8. Also, email can be incredibly helpful in making connections with people you have never met. I’ve been fortunate to meet some really cool people after some persistent emailing. So, if you haven’t gotten around to using the email tool for that, well, it is about time..

Email is a tool we’re going to have live with. I’d recommend the following – Take some time really think about how you plan to work with it, learn to use it to your advantage (it is definitely a skill) and love it. Love is a verb, after all.

Email and constructive communication

I was once part of a heated email chain a couple of years back. As with most heated email chains, this began with a misunderstanding which was only amplified with time.
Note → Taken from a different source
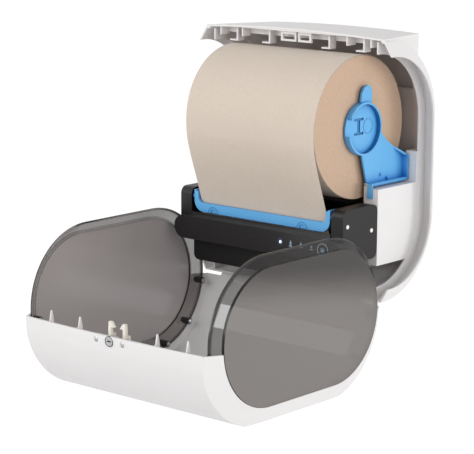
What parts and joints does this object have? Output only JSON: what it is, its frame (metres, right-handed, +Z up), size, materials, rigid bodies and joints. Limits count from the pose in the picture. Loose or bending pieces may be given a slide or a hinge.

I was the junior-most member of the team and was more the by-stander who was being called on from time to time to produce one number or another.

At one point, our senior-most team member sent an email to a couple of us on one side of the argument that read something like this – STOP REPLYING TO THE EMAIL CHAIN. WE WILL TAKE THIS OFFLINE AND SORT THIS OUT.

He immediately set up some time with each of us, listened to us, focused on the next steps and  methodically worked his way through the issues. And sort it out we did.

Emails are good for a whole lot of things – sharing status updates, ensuring information is shared, asking questions and engaging in discussions, and setting up real life conversations. They are, however, not good for any communication that isn’t constructive and almost always make things worse. Deprived of context and facial expressions, we always assume the worst.

The learning for me was simple – the moment you sense an email thread going negative, take it offline. And, as my wise colleague would say, STOP.